Dr. Przemysław Zaręba from the Krakow University of Technology told PAP about work on new drugs to block the 5-HT5AR receptor and at the same time influence other important processes in cancer cells. The scientist is one of the winners of the Polish National Centre for Research and Development LIDER programme.

Prostate cancer is one of the most common cancers in Europe. Its treatment often limits the action of sex hormones - androgens. But while this may be effective at first, the cancer cells eventually adapt to low hormone levels and develop into difficult-to-fight 'castration-resistant' prostate cancer.

The team led by Dr. Zaręba is working on a new group of substances that may be effective in the treatment of such resistant prostate cancers. The researchers proposed a new approach that involves combining two key proteins - PI3K, which is a new but clinically proven element of anticancer drugs, and the 5-HT5A receptor, an innovative 'switch' for androgen receptors traditionally used in the treatment of prostate cancer.

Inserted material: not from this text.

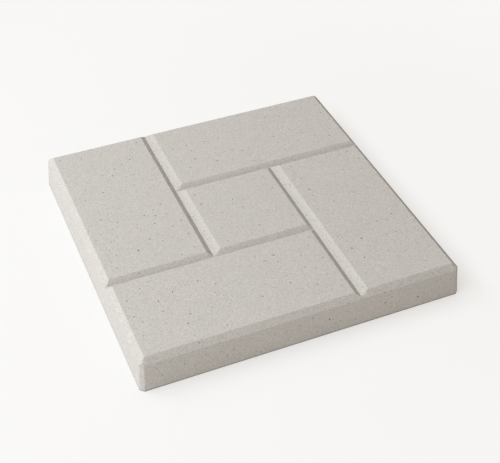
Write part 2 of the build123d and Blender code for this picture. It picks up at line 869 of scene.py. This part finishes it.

'The substances we have developed will have the ability to affect both of these proteins simultaneously, which may lead to a synergistic effect, i.e. mutual enhancement of their respective effects. The first research results allow us to hope for the effectiveness of this approach,' Zaręba says.

He explains that prostate cancer cells contain a large amount of the 5-HT5AR serotonin receptor. 'This leads to an increase in the amount of serotonin, known as the happiness hormone, in cancer cells and promotes cancer development and metastasis. Therefore, blocking this receptor may prove to be therapeutically beneficial. Such a blockade reduces the concentration of androgens in the body. An indirect effect on the level of sex hormones may improve patient's response to drugs,’ he says.

Substances that affect the PI3K/AKT/mTOR signalling pathway, which is crucial in the development of prostate cancer and its resistance to traditional treatment methods, have recently been used in the treatment of some cancers. Science has confirmed the interplay between this pathway and signals from the androgen receptor. According to researchers, combined therapy could significantly improve the treatment effects.

Scientists in Dr. Zaręba's team use computer simulations to design new drugs. They try to predict how new molecules will work in the body. Thanks to this, they will find out how to build these substances correctly - as medicines. In addition, they will work on ways to produce compounds in an environmentally friendly way.

'After obtaining the appropriate substances, we will test their effectiveness against cancer. We will examine how new substances affect specific pathways in the body that are responsible for the development of prostate cancer. We will start with tests in test tubes, and then move on to tests on living organisms. We want to confirm that the new drugs are not only effective, but also safe and free of side effects,’ Zaręba says.

The project involves a team of scientists from various fields including chemistry, biochemistry, biology and pharmacology. Most of them have extensive experience in research on anticancer substances. The team plans to commercialise the solution.